● **Entries with model source code**
•••••

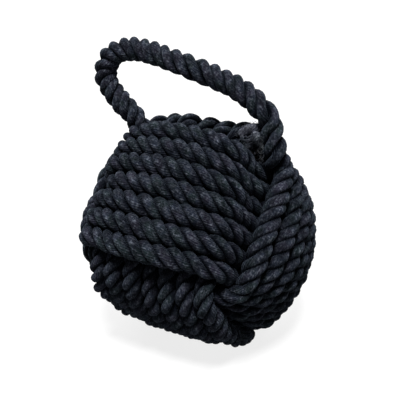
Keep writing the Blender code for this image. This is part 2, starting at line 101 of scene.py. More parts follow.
# where the knot is out of shape: the middle of each dent, how far it reaches, and its shift
dents = {
    "cornerOnFloor": ((0.0420, -0.0170, 0.0070), 0.017, (0.0074, 0.0036, 0.0004)),
    "topRight": ((0.0510, -0.0230, 0.1270), 0.016, (0.0005, -0.0016, -0.0042)),
    "rightSide": ((0.0645, 0.0327, 0.1004), 0.022, (0.0014, 0.0007, 0.0008)),
    "leftShoulder": ((-0.0500, -0.0200, 0.1370), 0.012, (-0.0017, -0.0008, 0.0013)),
    "leftTop": ((-0.0680, -0.0300, 0.1040), 0.016, (0.0014, 0.0007, 0)),
    "leftMiddle": ((-0.0480, -0.0680, 0.0900), 0.012, (-0.0017, -0.0008, -0.0005)),
    "leftLow": ((-0.0560, -0.0590, 0.0720), 0.009, (0.0013, 0.0006, 0)),
    "leftBottom": ((-0.0404, -0.0682, 0.0589), 0.018, (-0.0013, -0.0006, -0.0004)),
}
handle = {
    "hinges": ((0.0542, 0.1605), (-0.0523, 0.1605)),
    "route": ((0.0535, 0.1665), (0.0490, 0.1715), (0.0320, 0.1840), (0.0030, 0.1940),
              (-0.0320, 0.2038), (-0.0500, 0.2063), (-0.0668, 0.2015), (-0.0737, 0.1905),
              (-0.0716, 0.1800), (-0.0625, 0.1685)),
    "feet": ((0.0561, -0.0045, 0.1420), (-0.0422, 0, 0.1455)), "footDiameter": 0.0105,
    "footSpots": 10, "footGap": 0.0003, "pinchedFrom": 0.17,
    "insideRight": ((0.0490, 0.0130, 0.1290), (0.0560, 0.0040, 0.1345), (0.0585, -0.0035, 0.1420),
                    (0.0580, -0.0035, 0.1500)),
    "insideLeft": ((-0.0422, 0, 0.1455), (-0.0385, 0.0015, 0.1385)),
    "ringStep": 0.0011, "curveSteps": 16, "shown": 0.0166, "growsOver": 0.014,
    "widerRoot": 0.07, "widerFrom": 0.022, "widerOver": 0.014,
    "rootShade": 0.55, "shadedRings": 16,       # full for these, and then fading over as many
    "layLength": 0.0285, "layInBend": 0.0225, "widening": 0.86, "seed": 307,
    "bendLeftOf": -0.020, "bendOver": 0.035, "bendAbove": 0.165, "bendRise": 0.015,
    "bendsFrom": 0.1475, "bendsTo": 0.1725,     # heights between which the rope takes up the swing
}


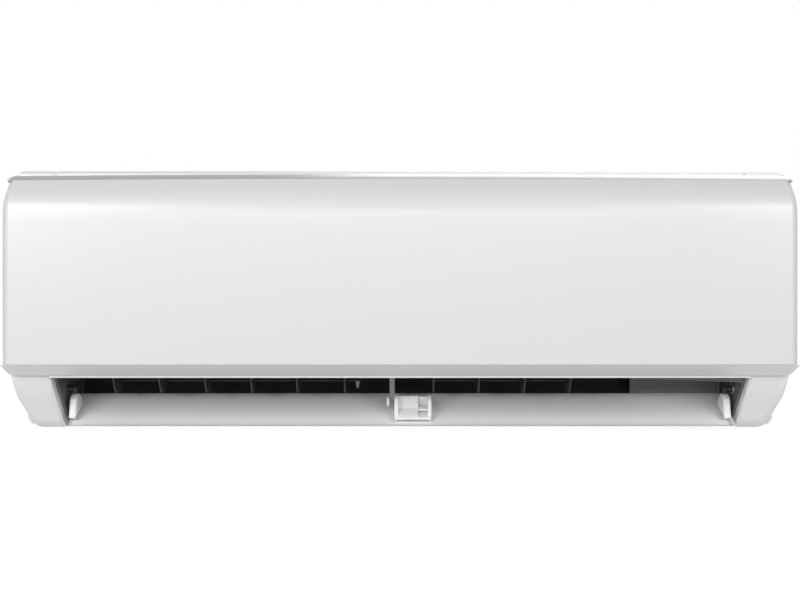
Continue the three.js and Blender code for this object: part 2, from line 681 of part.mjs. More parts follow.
// The wheel: blades through thin discs, a hub on the motor's side, a stub on the other.
function fanWheel() {
  const span = (FAN_RIGHT - FAN_LEFT - 2) / (FAN_DISCS - 1);
  const discs = Array.from({ length: FAN_DISCS }, (_, i) => {
    const x = FAN_LEFT + i * span;
    const closed = i === 0 || i === FAN_DISCS - 1;
    return closed ? onAxis(FAN_RADIUS + 0.6, x, x + 2, 28)
      : cut(onAxis(FAN_RADIUS + 0.6, x, x + 2, 28), onAxis(BLADE_ROOT - 4, x - 1, x + 3, 16));
  });
  const blades = Array.from({ length: BLADES }, (_, i) =>
    alongX(bladeSection((i * 360) / BLADES), FAN_LEFT + 1, FAN_RIGHT - 1),
  );
  const hub = onAxis(12, FAN_RIGHT - 26, FAN_RIGHT + 4, 20);
  const stub = onAxis(SHAFT, FAN_LEFT - 18, FAN_LEFT + 1, 20);
  const bore = onAxis(SHAFT + GAP, FAN_RIGHT - 24.5, FAN_RIGHT + 6, 20);
  return cut(join(discs[0], ...discs.slice(1), ...blades, hub, stub), bore);
}

// The rubber holder that seats the bearing in the casing's end wall.
function bearingHolder(end) {
  const profile = [
    [13.8, -end], [23.2, -end], [23.2, -end + 4], [19, -412.6], [13.8, -412.6], [13.8, -end],
  ];
  const ring = new THREE.LatheGeometry(profile.map(([r, x]) => new THREE.Vector2(r, x)), 18);
  return solid(ring.rotateZ(-Math.PI / 2));
}

// The motor: a drum with a rim round its middle and a boss at each end.
function fanMotor() {
  const outline = [
    [4.4, 306], [13.6, 306], [13.6, 318], [34, 320], [41, 326], [41, 341], [44, 341], [44, 345],
    [41, 345], [41, 360], [34, 366], [13.6, 368], [13.6, 382], [4.4, 382], [4.4, 306],
  ];
  const drum = new THREE.LatheGeometry(outline.map(([r, x]) => new THREE.Vector2(r, x)), 18);
  return solid(drum.rotateZ(-Math.PI / 2));
}

// The cover that clamps the motor: an arched shell with an end wall and two feet.
function motorCover() {
  const arch = [...arc([DEPTH, 0], 47.4, -10, 190, 12), ...arc([DEPTH, 0], 45, 190, -10, 12)];
  const shell = alongX(arch, 322, 386);
  const wallArch = [...arc([DEPTH, 0], 46, 0, 180, 12), [DEPTH - 46, -8], [DEPTH + 46, -8]];
  const endWallPlate = cut(alongX(wallArch, 383, 386), onAxis(10, 380, 390, 20));
  const feet = [-1, 1].map((sign) => {
    const [a, b] = [sign * 45.5, sign * 50].sort((p, q) => p - q);
    return alongX([[DEPTH + a, -8.5], [DEPTH + b, -8.5], [DEPTH + b, -5], [DEPTH + a, -5]], 322, 386);
  });
  return join(shell, endWallPlate, ...feet);
}

// ---------------------------------------------------------------- evaporator
const PACK_THICKNESS = 26;
const FIN_GROOVES = 20; // grooves cut in each pack's face for the gaps between fins
const PACKS = [
  ["fin_pack_front_low", [55, -60], [51, 26], 2],
  ["fin_pack_front_high", [55, 40], [104, 113], 2],
  ["fin_pack_rear", [127, 107], [172, 43], 2],
];

// A slab's side view about its middle line, grown or shrunk by a margin.
function slabOutline([a0, b0], [a1, b1], thickness, margin = 0) {
  const run = Math.hypot(a1 - a0, b1 - b0);
  const [da, db] = [(a1 - a0) / run, (b1 - b0) / run];
  const half = thickness / 2;
  const place = (along, across) => [a0 + along * da - across * db, b0 + along * db + across * da];
  return [
    place(-margin, -half), place(run + margin, -half), place(run + margin, half), place(-margin, half),
  ];
}

function evaporator(group) {
  const metal = finishes.fins();
  for (const [name, from, to] of PACKS) add(group, name, finPack(from, to), metal);
  add(group, "tube_sheet_left", tubeSheet(COIL_LEFT - 3.4, -1), finishes.copper());
  add(group, "tube_sheet_right", tubeSheet(COIL_RIGHT + 0.4, 1), finishes.copper());
  add(group, "drip_tray", dripTray(), finishes.duct());
}

// A pack of fins: a comb-shaped plan carried along the slab.
function finPack(from, to) {
  const run = Math.hypot(to[0] - from[0], to[1] - from[1]);
  const pitch = (COIL_RIGHT - COIL_LEFT) / FIN_GROOVES;
  const half = PACK_THICKNESS / 2;
  const comb = [new THREE.Vector2(COIL_LEFT, half)];
  for (let i = 0; i < FIN_GROOVES; i += 1) {
    const x = COIL_LEFT + i * pitch;
    comb.push(new THREE.Vector2(x, -half), new THREE.Vector2(x + pitch / 2, -half));
    comb.push(new THREE.Vector2(x + pitch / 2, -half + 3), new THREE.Vector2(x + pitch, -half + 3));
  }
  comb.push(new THREE.Vector2(COIL_RIGHT, half));
  const geometry = prism(comb, run);
  const lean = Math.atan2(to[1] - from[1], to[0] - from[0]);
  geometry.rotateX(lean - Math.PI / 2).translate(0, from[0] - DEPTH, from[1]);
  return solid(geometry);
}

// An end plate bent along the three packs, with the return bends brazed into it.
function tubeSheet(x, outward) {
  const plates = PACKS.map(([, from, to]) => alongX(slabOutline(from, to, PACK_THICKNESS + 2, 3), x, x + 3));
  const middles = [
    alongX([[44, 20], [62, 20], [70, 46], [44, 46]], x, x + 3),
    alongX([[94, 100], [112, 117], [130, 108], [118, 92]], x, x + 3),
  ];
  const bends = PACKS.flatMap(([, from, to, count]) => returnBends(x + 1.5, outward, from, to, count));
  return join(plates[0], ...plates.slice(1), ...middles, ...bends);
}

// Half-ring bends in a row along a pack, on one side of its end plate.
function returnBends(x, outward, from, to, count) {
  const at = (t) => [from[0] + t * (to[0] - from[0]), from[1] + t * (to[1] - from[1])];
  return Array.from({ length: count }, (_, i) => {
    const [a0, b0] = at((i + 0.24) / count);
    const [a1, b1] = at((i + 0.82) / count);
    const [am, bm] = [(a0 + a1) / 2, (b0 + b1) / 2];
    const reach = 15 * outward;
    const route = [
      [x, a0, b0], [x + reach * 0.5, a0, b0], [x + reach * 0.88, (a0 + am) / 2, (b0 + bm) / 2],
      [x + reach, am, bm], [x + reach * 0.88, (a1 + am) / 2, (b1 + bm) / 2],
      [x + reach * 0.5, a1, b1], [x, a1, b1],
    ];
    return tube(route, 3.4, 5, 5);
  });
}

// The tray under the front packs; its underside is the duct's upper wall.
function dripTray() {
  const outline = [
    [43, -92.6], [75, -75], [80.2, -64], [79.4, -54], [77, -54], [77.2, -63], [72.6, -72.6],
    [43.4, -88.6], [37.6, -84], [37.6, -70], [35, -70], [35, -86],
  ];
  const ends = [
    [43, -92.6], [75, -75], [80.2, -64], [79.4, -54], [77, -54], [68, -66], [37.6, -70], [35, -70],
    [35, -86],
  ];
  const [left, right] = [-BAY + WALL + 2 * GAP, PARTITION - 2];
  const spigot = cut(
    alongX(arc([50, -78], 7, 0, 330, 11), right - 1, right + 22),
    alongX(arc([50, -78], 5, 0, 330, 11), right - 4, right + 24),
  );
  const walls = [alongX(ends, left, left + 2.4), alongX(ends, right - 2.4, right)];
  return cut(
    join(alongX(outline, left, right), ...walls, spigot),
    alongX(arc([50, -78], 5, 0, 330, 11), right - 5, right + 24),
  );
}

// ---------------------------------------------------------------- filters
const FILTER_PATH = smooth([[24, -66], [24, 20], [25, 92], [33, 116], [58, 139.5], [84, 152]], 12);

function filters(group) {
  const net = finishes.filter();
  add(group, "filter_left", filterPanel(-420, FILTER_SPLIT - 3), net);
  add(group, "filter_right", filterPanel(FILTER_SPLIT + 3, 296), net);
}

// A bent filter: a frame of ribs round thin netted fields.
function filterPanel(x0, x1) {
  const [columns, edge, rib] = [4, 7, 3.4];
  const whole = alongX(wallOutline(FILTER_PATH, -2.2), x0, x1);
  const cell = (x1 - x0 - 2 * edge + rib) / columns;
  const rows = [[-60, -18], [-14.6, 28], [31.4, 74], [77.4, 106]];
  const fields = [];
  for (let i = 0; i < columns; i += 1) {
    const x = x0 + edge + i * cell;
    for (const [low, high] of rows) fields.push(block([x, 22, low], [x + cell - rib, 25.3, high]));
  }
  const tabs = [0.25, 0.75].map((t) => {
    const x = x0 + t * (x1 - x0);
    return block([x - 11, 18.4, -64], [x + 11, 24.6, -61]);
  });
  return join(cut(whole, ...fields), ...tabs);
}

// ---------------------------------------------------------------- controls and pipes
function controls(group) {
  const [x0, x1] = [323, 420];
  const [front, back] = [30, 73];
  const [low, high] = [-66, 112];
  const shell = cut(
    block([x0, front, low], [x1, back, high]),
    block([x0 + 2, front - 1, low + 2], [x1 - 2, back - 2, high - 2]),
  );
  const outlet = alongX(arc([60, 60], 8, 0, 330, 11), x0 - 1, x0 + 3);
  add(group, "control_box", cut(shell, outlet), finishes.steel());
  const lid = join(
    block([x0, front - 3, low], [x1, front - GAP, high]),
    block([x0 + 20, front - 5.4, low + 60], [x1 - 20, front - 2, high - 14]),
  );
  const hole = alongY(arc([BUTTON[0], BUTTON[2]], 4.9, 0, 342, 19), front - 6, front + 2);
  add(group, "control_box_lid", cut(lid, hole), finishes.casing());
  add(group, "circuit_board", circuitBoard(x0 + 6, x1 - 6), finishes.board());
  add(group, "terminal_block", terminalBlock(x0 + 14), finishes.dark());
  add(group, "receiver_board", receiverBoard(), finishes.board());
  add(group, "room_sensor", roomSensor(), finishes.copper());
  add(group, "run_button", runButton(), finishes.clip());
}

// The main board with its tall parts: capacitor, relay, transformer and heat sink.
function circuitBoard(x0, x1) {
  const board = block([x0, 66.4, -18], [x1, 68, 104]);
  const can = new THREE.CylinderGeometry(10, 10, 26, 16);
  const capacitor = solid(can.translate(x0 + 20, 54 - DEPTH, 78));
  const relay = block([x0 + 44, 50, 70], [x0 + 62, 67, 92]);
  const transformer = block([x0 + 40, 46, 14], [x0 + 74, 67, 46]);
  const fins = [0, 1, 2, 3, 4].map((i) => block([x0 + 8 + i * 5, 48, 10], [x0 + 10 + i * 5, 67, 50]));
  const pins = block([x0 + 12, 60, -12], [x0 + 70, 67, -4]);
  return join(board, capacitor, relay, transformer, ...fins, pins);
}

// A block of five terminals with walls between them.
function terminalBlock(x0) {
  const base = block([x0, 56, -58], [x0 + 70, 70.6, -32]);
  const rooms = [0, 1, 2, 3, 4].map((i) =>
    block([x0 + 3 + i * 13.4, 52, -54], [x0 + 13.4 + i * 13.4, 62, -36]),
  );
  return cut(base, ...rooms);
}

// The small board behind the panel that hears the remote control.
function receiverBoard() {
  const board = block([330, 18, -67.6], [392, 19.6, -56]);
  const eye = new THREE.SphereGeometry(3, 10, 6);
  return join(board, solid(eye.translate(346, 18 - DEPTH, -62)));
}

// The room air sensor: a bead on a clip at the coil's right end.
function roomSensor() {
  const bead = new THREE.CapsuleGeometry(2.6, 14, 3, 8);
  const clipPlate = block([303.6, 30, 60], [310, 31.6, 84]);
  return join(clipPlate, solid(bead.translate(306.8, 29 - DEPTH, 72)));
}

const BUTTON = [410, 31.2, 104]; // the button's place: along, depth of its flange, height

// The manual run button in the control box's lid, pressed with the panel open.
function runButton() {
  const profile = [[0, 0], [5.8, 0], [5.8, 1], [4.4, 1], [4.4, 5.2], [3.6, 6], [0, 6.2]];
  const cap = new THREE.LatheGeometry(profile.map(([r, h]) => new THREE.Vector2(r, h)), 16);
  return solid(cap.rotateX(Math.PI).translate(BUTTON[0], BUTTON[1] - DEPTH, BUTTON[2]));
}

// The two refrigerant lines, laid along the recess behind the casing, with flare nuts.
function pipes(group) {
  add(group, "gas_pipe", pipeRun(416, 78, 195, -140, 8, -190), finishes.copper());
  add(group, "liquid_pipe", pipeRun(399, 58, 197, -112, 4.8, -130), finishes.copper());
}

// One line: from the coil's end, out through the gate in the rear wall, down and along.
function pipeRun(x, rise, depth, z, radius, end) {
  const route = [
    [314, 148, rise], [350, 150, rise - 2], [x - 16, 154, rise - 10], [x, 165, rise - 22],
    [x, 180, rise - 36], [x, depth, 10],
    [x, depth, -30], [x, depth, z + 46], [x - 5, depth, z + 20], [x - 20, depth, z + 5],
    [x - 42, depth, z], [340, depth, z],
  ];
  const bent = tube(route, radius, 15, 8);
  const straight = roundX([depth, z], radius, end, 342, 8);
  const nut = roundX([depth, z], radius + 4.6, end - 4, end + 16, 6);
  const cone = roundX([depth, z], radius + 1.6, end - 12, end - 3, 10);
  return join(bent, straight, nut, cone);
}

// ---------------------------------------------------------------- assembly
const unit = new THREE.Group();
casing(unit);
frontPanel(unit);
louver(unit);
vanes(unit);
louverDrive(unit);
fanDrive(unit);
evaporator(unit);
filters(unit);
controls(unit);
pipes(unit);

export default unit;
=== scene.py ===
"""Looks of a wall-hung mini split indoor unit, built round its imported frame.

A place is worked out in millimetres as along, depth and height. Along runs with the
unit to the right, depth goes back from the front panel's face, and height is above the
unit's middle. A mesh is written in metres, in the frame of the CAD.
"""

import logging
import math
from dataclasses import dataclass, field
from enum import Enum
from typing import Optional, Sequence

import bmesh
import bpy
import numpy as np
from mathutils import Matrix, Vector


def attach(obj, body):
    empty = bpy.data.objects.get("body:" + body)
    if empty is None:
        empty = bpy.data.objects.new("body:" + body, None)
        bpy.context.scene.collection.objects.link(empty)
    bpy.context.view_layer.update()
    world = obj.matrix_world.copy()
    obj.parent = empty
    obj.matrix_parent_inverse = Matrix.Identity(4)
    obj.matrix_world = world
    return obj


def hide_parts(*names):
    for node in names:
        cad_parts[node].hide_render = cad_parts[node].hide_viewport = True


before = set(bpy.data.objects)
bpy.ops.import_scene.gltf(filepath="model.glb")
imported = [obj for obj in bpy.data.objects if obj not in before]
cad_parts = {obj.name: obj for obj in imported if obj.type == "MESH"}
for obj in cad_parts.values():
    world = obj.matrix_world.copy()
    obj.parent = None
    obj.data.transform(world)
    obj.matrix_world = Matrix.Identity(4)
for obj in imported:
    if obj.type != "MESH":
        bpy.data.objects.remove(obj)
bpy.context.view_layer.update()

log = logging.getLogger("indoor_unit")

Array = np.ndarray
Places = Sequence[Sequence[float]]
Tree = bpy.types.NodeTree
Socket = bpy.types.NodeSocket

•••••

● **What is expected**
Working from the data above, extract solely the lines from the one containing "down and along." through the one containing "bpy.context.scene.collection.objects.link(empty)", exactly as they appear, both included.

● **Correct answer**
// One line: from the coil's end, out through the gate in the rear wall, down and along.
function pipeRun(x, rise, depth, z, radius, end) {
  const route = [
    [314, 148, rise], [350, 150, rise - 2], [x - 16, 154, rise - 10], [x, 165, rise - 22],
    [x, 180, rise - 36], [x, depth, 10],
    [x, depth, -30], [x, depth, z + 46], [x - 5, depth, z + 20], [x - 20, depth, z + 5],
    [x - 42, depth, z], [340, depth, z],
  ];
  const bent = tube(route, radius, 15, 8);
  const straight = roundX([depth, z], radius, end, 342, 8);
  const nut = roundX([depth, z], radius + 4.6, end - 4, end + 16, 6);
  const cone = roundX([depth, z], radius + 1.6, end - 12, end - 3, 10);
  return join(bent, straight, nut, cone);
}

// ---------------------------------------------------------------- assembly
const unit = new THREE.Group();
casing(unit);
frontPanel(unit);
louver(unit);
vanes(unit);
louverDrive(unit);
fanDrive(unit);
evaporator(unit);
filters(unit);
controls(unit);
pipes(unit);

export default unit;
=== scene.py ===
"""Looks of a wall-hung mini split indoor unit, built round its imported frame.

A place is worked out in millimetres as along, depth and height. Along runs with the
unit to the right, depth goes back from the front panel's face, and height is above the
unit's middle. A mesh is written in metres, in the frame of the CAD.
"""

import logging
import math
from dataclasses import dataclass, field
from enum import Enum
from typing import Optional, Sequence

import bmesh
import bpy
import numpy as np
from mathutils import Matrix, Vector


def attach(obj, body):
    empty = bpy.data.objects.get("body:" + body)
    if empty is None:
        empty = bpy.data.objects.new("body:" + body, None)
        bpy.context.scene.collection.objects.link(empty)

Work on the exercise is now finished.